Let's get talking India: Marriage cannot be a licence to rape
According to our government, treating marital rape like any other rape would pose a threat to the sacred nature of marriage. But does not violence and rape pose a threat, likewise, to the institution of marriage?ht view Updated: Apr 30, 2015 14:17 IST
The Government of India has, effectively, told women that marriage is sacred, and that therefore they have no right to a remedy to rape within marriage.
Rajya Sabha MP Kanimozhi had asked the home ministry whether the government planned to bring in a bill to remove the exception to marital rape that is currently enshrined in the rape law. In a written reply, the minister of state for home, Haribhai Parathibhai Chaudhary said that the government had no plans to do so. He admitted that the UN CEDAW had recommended that India criminalise marital rape, but that the government could not do so thanks to the “myriad social customs and values, religious beliefs, mindset of the society to treat the marriage as a sacrament.”
This ‘marriage is a sacrament’ argument is abhorrent. It amounts to telling women that they must suffer violence and rape within marriage without complaint, since marriage is a sacred tie. By implication, this argument even delegitimises divorce for a woman suffering spousal abuse, since to seek divorce would be to ‘break the sacred tie of marriage.’
According to our government, treating marital rape like any other rape would pose a threat to the sacred nature of marriage. But does not violence and rape pose a threat, likewise, to the institution of marriage?
There is widespread evidence of such violence, even of marital rape. In an article titled ‘Marital rape: the numbers don’t lie,’ (The Hindu, November 12, 2014) Rukmini S made sense of the data available.
She pointed out that, according to researcher Aashish Gupta, 6.6% of women interviewed by National Family Health Survey interviewers, reported having experienced sexual violence by husbands. If this is what women reported, what men themselves admitted is even more significant. A study by the International Centre for Women (ICRW) and United Nations Population Fund’s (UNPFA), conducted in eight States (Punjab, Haryana, Uttar Pradesh, Rajasthan, Gujarat, Maharashtra, Madhya Pradesh and Odisha) asked 9,205 men, across caste, religious and income groups, whether they had ever forced a sexual act on their wife or girlfriend. One third of the men interviewed admitted to having done so.Upholding the conviction in a case of the murder of a wife by her husband, the Delhi high court on September 29, 2014, had observed that ""married women in India are safer on the street than in their matrimonial homes." Of course, this is not the case in India alone. Across the world, women are more likely to be murdered by their intimate partners than by strangers. What holds for murder, holds as true for rape as well.
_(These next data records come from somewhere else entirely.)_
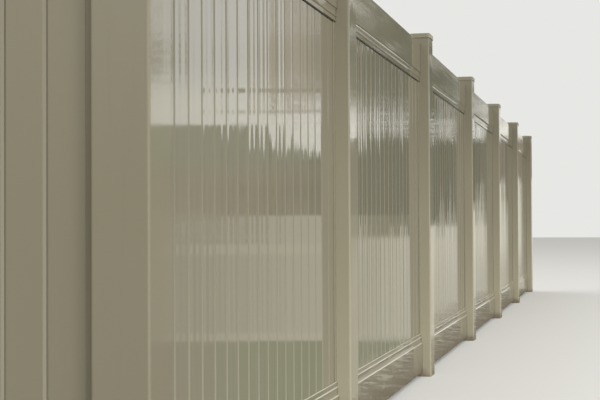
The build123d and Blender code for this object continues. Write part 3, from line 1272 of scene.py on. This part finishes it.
def make_world():
    """An even soft light, a pale background and the cards that show in the gloss."""
    world = bpy.data.worlds.new("studio")
    bpy.context.scene.world = world
    world.use_nodes = True
    tree = world.node_tree
    tree.nodes.clear()
    x, y, z = parts_of(tree.nodes.new("ShaderNodeTexCoord").outputs["Generated"])
    level = calc("DEGREES", calc("ARCSINE", z))
    azimuth = calc("DEGREES", calc("ARCTAN2", y, x))
    mirrored = background(tree, all_cards(azimuth, level), MIRROR_STRENGTH)

    soft_rise = SOFT_LIGHT_OVERHEAD - SOFT_LIGHT_AT_HORIZON
    soft_level = calc("MULTIPLY_ADD", calc("MAXIMUM", z, 0.0), soft_rise, SOFT_LIGHT_AT_HORIZON)
    soft = background(tree, SOFT_LIGHT_TONE, soft_level)
    backdrop = background(tree, BACKGROUND_TONE, 1.0)
    rays = tree.nodes.new("ShaderNodeLightPath").outputs
    mirror_rays = calc("MAXIMUM", rays["Is Glossy Ray"], rays["Is Transmission Ray"])
    lit = add_node("ShaderNodeMixShader", {0: mirror_rays, 1: soft, 2: mirrored}).outputs[0]
    seen = add_node("ShaderNodeMixShader", {0: rays["Is Camera Ray"], 1: lit, 2: backdrop}).outputs[0]
    add_node("ShaderNodeOutputWorld", {"Surface": seen})


def make_softbox(name, place, aim, width, height, power):
    """A soft area light that points at a place on the fence."""
    data = bpy.data.lights.new(name, "AREA")
    data.shape = "RECTANGLE"
    data.size = width
    data.size_y = height
    data.energy = power
    lamp = add_object(name, data)
    lamp.location = place
    lamp.rotation_euler = (Vector(aim) - Vector(place)).to_track_quat("-Z", "Y").to_euler()
    lamp.visible_camera = False
    lamp.visible_glossy = False


def make_camera():
    """The camera of the photograph, as it was fitted to the posts, the rails and the board grooves."""
    data = bpy.data.cameras.new("camera")
    data.lens = CAMERA_LENS
    data.sensor_width = CAMERA_SENSOR
    camera = add_object("camera", data)
    turn = Matrix.Rotation(CAMERA_HEADING - QUARTER_TURN, 4, "Z")
    raise_up = Matrix.Rotation(QUARTER_TURN + CAMERA_RISE, 4, "X")
    tilt = Matrix.Rotation(CAMERA_TILT, 4, "Z")
    camera.matrix_world = Matrix.Translation(CAMERA_PLACE) @ turn @ raise_up @ tilt
    bpy.context.scene.camera = camera


make_camera()
make_posts()
make_bays()
make_floor()
make_floor_card()
make_world()
make_softbox("key_softbox", (-17.6, -11.9, 13.0), (1.0, 0.0, 0.8), width=16.0, height=12.0, power=5200.0)
make_softbox("front_softbox", (6.0, -17.0, 7.0), (5.5, 0.0, 0.8), width=18.0, height=8.0, power=1450.0)
make_softbox("back_softbox", (8.0, 16.0, 18.0), (5.0, 0.0, 0.8), width=28.0, height=18.0, power=1200.0)

bpy.context.scene.view_settings.view_transform = "Standard"
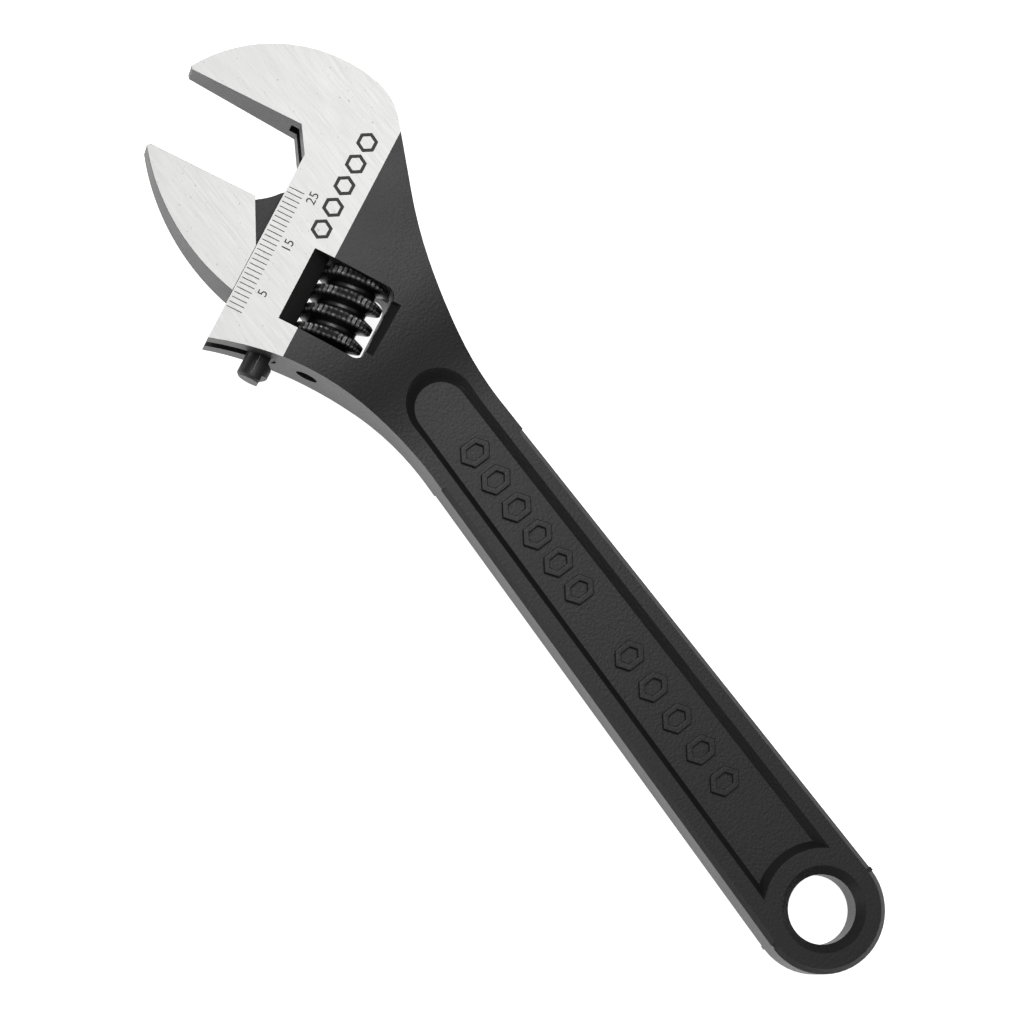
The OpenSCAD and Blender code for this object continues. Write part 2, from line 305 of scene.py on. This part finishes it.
def smooth(piece, angle):
    choose(piece)
    bpy.ops.object.shade_smooth_by_angle(angle=radians(angle))
    apply_modifier(piece, "WEIGHTED_NORMAL", keep_sharp=True, weight=90)


def soft_edged_copy(node, name, rounding):
    """A copy of a CAD node's mesh, merged to flat faces, with its sharp edges rounded."""
    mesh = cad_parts[node].data.copy()
    mesh.materials.clear()
    piece = bpy.data.objects.new(name, mesh)
    bpy.context.scene.collection.objects.link(piece)
    choose(piece)
    bpy.ops.mesh.customdata_custom_splitnormals_clear()
    bpy.ops.object.mode_set(mode="EDIT")
    bpy.ops.mesh.select_all(action="SELECT")
    bpy.ops.mesh.remove_doubles(threshold=MERGE)
    bpy.ops.mesh.dissolve_limited(angle_limit=radians(0.4))
    bpy.ops.object.mode_set(mode="OBJECT")
    apply_modifier(
        piece,
        "BEVEL",
        width=rounding,
        segments=2,
        limit_method="ANGLE",
        angle_limit=radians(34),
    )
    return piece


def paint_ground_faces(piece, black, ground):
    """Gives the two ground planes their satin steel and all else the black."""
    piece.data.materials.append(black)
    piece.data.materials.append(ground)
    turn = jaw_frame().to_3x3()
    tilt = atan(GROUND_FALL)
    for side in (1, -1):
        normal = turn @ Vector((sin(tilt), 0, side * cos(tilt)))
        for face in piece.data.polygons:
            if face.normal.dot(normal) > cos(radians(1.2)):
                face.material_index = 1


def merge_pieces(pieces, name):
    """Joins pieces that make one set into one mesh."""
    deselect()
    for piece in pieces:
        piece.select_set(True)
    bpy.context.view_layer.objects.active = pieces[0]
    if len(pieces) > 1:
        bpy.ops.object.join()
    pieces[0].name = name
    return pieces[0]


def use_only(piece, material):
    piece.data.materials.clear()
    piece.data.materials.append(material)


def hexagon_ring(centre, across, stroke, squeeze, height, rounding):
    """A raised hexagonal ring that stands on the plane z = 0 around centre."""
    deselect()
    bpy.ops.mesh.primitive_circle_add(
        vertices=6, radius=across / 2, fill_type="NGON", location=(*centre, 0)
    )
    ring = bpy.context.object
    bpy.ops.object.mode_set(mode="EDIT")
    bpy.ops.transform.resize(value=(squeeze, 1, 1), center_override=(*centre, 0))
    bpy.ops.mesh.inset(thickness=stroke, depth=0)
    bpy.ops.mesh.delete(type="FACE")
    bpy.ops.mesh.select_all(action="SELECT")
    bpy.ops.mesh.extrude_region_move(TRANSFORM_OT_translate={"value": (0, 0, height)})
    bpy.ops.mesh.select_all(action="SELECT")
    bpy.ops.mesh.normals_make_consistent(inside=False)
    bpy.ops.object.mode_set(mode="OBJECT")
    if rounding:
        apply_modifier(
            ring,
            "BEVEL",
            width=rounding,
            segments=3,
            limit_method="ANGLE",
            angle_limit=radians(40),
        )
    return ring


# --- settings ------------------------------------------------------------------


class WrenchSizes(bpy.types.PropertyGroup):
    edge_rounding: bpy.props.FloatProperty(
        name="Edge rounding",
        description="Width of the rounding on the forging's sharp edges",
        default=0.22 * MM,
        unit="LENGTH",
        subtype="DISTANCE",
        precision=5,
    )
    tick_pitch: bpy.props.FloatProperty(
        name="Scale pitch",
        description="Distance between two lines of the jaw scale",
        default=1 * MM,
        unit="LENGTH",
        subtype="DISTANCE",
        precision=5,
    )
    tick_width: bpy.props.FloatProperty(
        name="Scale line width",
        description="Width of a line of the jaw scale",
        default=0.16 * MM,
        unit="LENGTH",
        subtype="DISTANCE",
        precision=5,
    )
    knurl_depth: bpy.props.FloatProperty(
        name="Knurl depth",
        description="Depth of the notches on the worm's crest",
        default=0.3 * MM,
        unit="LENGTH",
        subtype="DISTANCE",
        precision=5,
    )
    knurl_count: bpy.props.IntProperty(
        name="Knurl notches",
        description="Notches round one turn of the worm",
        default=40,
        min=12,
        max=80,
    )
    panel_mark_height: bpy.props.FloatProperty(
        name="Panel mark height",
        description="How far the forged marks stand out of the sunk panel",
        default=0.7 * MM,
        unit="LENGTH",
        subtype="DISTANCE",
        precision=5,
    )


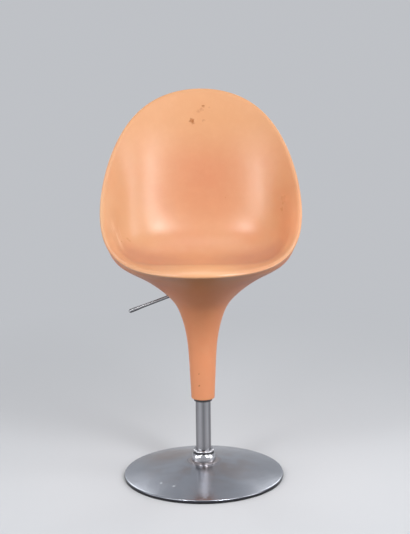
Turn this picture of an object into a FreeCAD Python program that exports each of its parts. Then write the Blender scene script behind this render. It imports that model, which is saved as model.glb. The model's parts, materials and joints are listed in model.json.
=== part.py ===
import FreeCAD, Part
import math
import os
from FreeCAD import Vector

# Swivel stool with a one-seat egg-shaped shell on a gas lift, in millimetres and degrees.
# The origin is on the floor under the column, +Z is up and the open front of the seat faces -Y.
# Everything is drawn with the seat raised all the way and the lever released.

# Fits and clearances
press_fit = 0.02
shaft_fit = 0.05
running_gap = 0.3
seat_gap = 0.4
end_gap = 10.0
over_cut = 1.0

# Base disc
disc_radius = 200.0
disc_edge_height = 10.0
disc_edge_round = 4.0
disc_hub_height = 42.0
disc_hub_radius = 30.0
disc_sheet = 1.5
pad_thickness = 3.0
pad_inset = 1.0
ballast_gap = 1.5
ballast_thickness = 13.0

# Column and its foot
column_radius = 19.0
column_wall = 2.0
flange_radius = 46.0
flange_thickness = 6.0
flange_screw_circle = 34.0
flange_screw_count = 4
flange_screw_end = 1.0
foot_radius = 30.5
foot_lip_radius = 27.5
foot_height = 29.0
foot_bead = 7.0
foot_wall = 2.2
foot_web = 2.0
foot_seat_gap = 0.2
foot_bell = ((0.46, 0.18), (0.85, 0.46), (1.0, 0.78))
guide_length = 58.0
guide_flange = 2.0

# Swivel bearing at the foot of the piston rod
bearing_seat_lift = 14.0
bearing_seat_thickness = 4.0
washer_radius = 14.0
washer_thickness = 1.5
ball_radius = 2.0
ball_circle = 10.0
ball_count = 10
cage_thickness = 1.6
cage_inset = 0.5
cage_bore_gap = 1.5
rod_neck_radius = 4.0
rod_radius = 5.0
rod_shoulder_radius = 7.0
rod_shoulder = 3.0
rod_end = 3.0
clip_thickness = 1.5
clip_radius = 7.0
clip_groove = 1.0
clip_mouth = 4.0
bumper_radius = 12.0
bumper_height = 12.0
bumper_round = 3.0

# Gas spring
lift_travel = 116.0
cylinder_radius = 14.0
cylinder_wall = 1.5
cylinder_length = 241.5
cylinder_top_wall = 9.0
taper_length = 31.5
taper_lead = 5.0
taper_angle = 1.5
gland_length = 15.0
piston_length = 10.0
piston_cushion = 7.0
seal_width = 3.0
seal_depth = 2.0

# Seat heights: the stem from its lower edge to the neck, the rest above the neck and the pan
stem_height = 236.5
socket_drop = 6.5
pan_rise = 100.0
rim_front_rise = 21.0
rim_side_rise = 173.5
rim_back_rise = 404.6

# Seat shell, measured to the middle of its rounded rim
rim_round = 6.0
rim_lip_round = 6.0
rim_lip_depth = 8.0
rim_inner_round = 6.0
rim_inner_depth = 10.0
rim_ease = 1.5
bowl_set = 12.0
rim_outer_round = 5.0
rim_front_reach = 229.0
rim_half_width = 237.5
rim_side_set = 30.0
rim_back_reach = 213.8
rim_corner = 14.1
rim_square = 5.0
rim_sweep = 11.3
corner_dip = 10.0
rim_front_lean_angle = -25.0
rim_side_lean_angle = 84.0
rim_back_lean_angle = 78.0
pan_set = -10.0
shell_wall = 4.0
parting_share = 0.04

# Stem of the shell
stem_radius = 29.0
stem_taper = 0.045
stem_straight = 100.0
neck_flare = 21.8
neck_power = 2.5
stem_rows = 8
bush_nose = 8.0
bush_nose_wall = 4.0
bush_length = 34.0

# Bracket under the pan
socket_radius = 21.0
socket_top = 4.0
bracket_plate = 4.0
bracket_lift = 36.0
bracket_half_length = 84.0
bracket_half_width = 62.0
bracket_corner = 14.0
boss_x = 70.0
boss_y = 48.0
boss_radius = 8.0
weld_overlap = 1.0

# Screws of the bracket and the flange
screw_radius = 3.0
screw_length = 22.0
screw_head_radius = 6.0
screw_head_height = 3.6
screw_head_round = 1.2
screw_socket_radius = 1.8
screw_socket_depth = 2.4

# Cheeks of the bracket
cheek_thickness = 3.0
cheek_front = 42.0
cheek_back = 17.0

# Lever and release pin
lever_slope_angle = 20.6
lever_swing_angle = 7.0
lever_length = 160.0
lever_radius = 3.9
lever_tip_radius = 4.9
lever_grip = 46.0
pivot_set = 30.0
pivot_rise = 6.0
pivot_radius = 3.0
pivot_head_radius = 5.0
pivot_head_height = 2.0
pivot_end = 1.5
rocker_half_width = 6.0
rocker_half_height = 6.0
rocker_tail = 22.0
rocker_nose = 37.0
rocker_bore_depth = 13.0
rocker_round = 1.5
rod_set_back = 0.5
pin_radius = 3.5
pin_dome = 6.0
pin_depth = 16.0
slot_clearance = 2.6
slot_steps = 4

# Heights that follow from the sizes above
foot_top = disc_hub_height + foot_height
stem_bottom = foot_top + end_gap + lift_travel + bush_nose
neck_top = stem_bottom + stem_height
pan_top = neck_top + pan_rise
rim_front_top = pan_top + rim_front_rise
rim_side_top = pan_top + rim_side_rise
rim_back_top = pan_top + rim_back_rise
socket_bottom = neck_top - socket_drop
cylinder_top = socket_bottom + taper_lead + taper_length + running_gap
cylinder_bottom = cylinder_top - cylinder_length
column_top = socket_bottom - lift_travel - 2.0 * end_gap
socket_cap = cylinder_top + seat_gap
bracket_base = socket_cap + socket_top
pivot_height = bracket_base + pivot_rise
plate_bottom = socket_cap + bracket_lift
ballast_top = pad_thickness + ballast_thickness
disc_slope = (disc_hub_height - disc_edge_height) / (disc_radius - disc_edge_round - disc_hub_radius)
disc_sheet_height = disc_sheet * math.sqrt(1.0 + disc_slope ** 2)
ballast_room = disc_hub_height - disc_sheet_height - ballast_gap - ballast_top
ballast_radius = disc_hub_radius + ballast_room / disc_slope
bearing_seat_bottom = ballast_top + bearing_seat_lift
bearing_bottom = bearing_seat_bottom + bearing_seat_thickness
ball_middle = bearing_bottom + washer_thickness + shaft_fit + ball_radius
bearing_top = ball_middle + ball_radius + shaft_fit + washer_thickness
column_bore = column_radius - column_wall
cylinder_bore = cylinder_radius - cylinder_wall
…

The Justice Verma Committee, set up to recommend comprehensive changes in response to the anti-rape movement of December 2012, had observed that "The exemption for marital rape stems from a long out-dated notion of marriage which regarded wives as no more than the property of their husbands…a wife was deemed to have consented at the time of the marriage to have intercourse with her husband at his whim. Moreover, this consent could not be revoked." The Verma Committee had unambiguously recommended that the exception to marital rape must be removed from the rape law.
Today, the only remedy under criminal law available to women facing domestic cruelty and violence is 498A. This law, much under-used in reality, is drowned out by an outcry of ‘misuse’. Putting in safeguards against misuse by the police is one thing – but to project the myth that ‘misuse’ is a larger problem that rampant domestic cruelty faced by women in their marital homes, is simply unacceptable.
The Protection of Women from Domestic Violence Act, 2005 provides protection from domestic violence, but does not criminalise such violence. Should marital rape be treated in the same manner as wife-battering? Is criminalisation the only way forward to tackle the problem of sexual violence within marriage? What does such rampant violence tell us about the institution of marriage itself? These are questions that can, and must, be discussed.
But the fact remains that we cannot push the issue of marital rape under the carpet of the ‘marital sacrament.’ Legislators cannot shut out the cries of suffering women by telling them that violence and rape are the price of marriage. Legislators need to open up a conversation with women’s organisations, and revisit the question of marital rape with the utmost urgency. Marriage simply cannot be accepted as a licence to rape.
(Kavita Krishnan is secretary, All India Progressive Women’s Association.)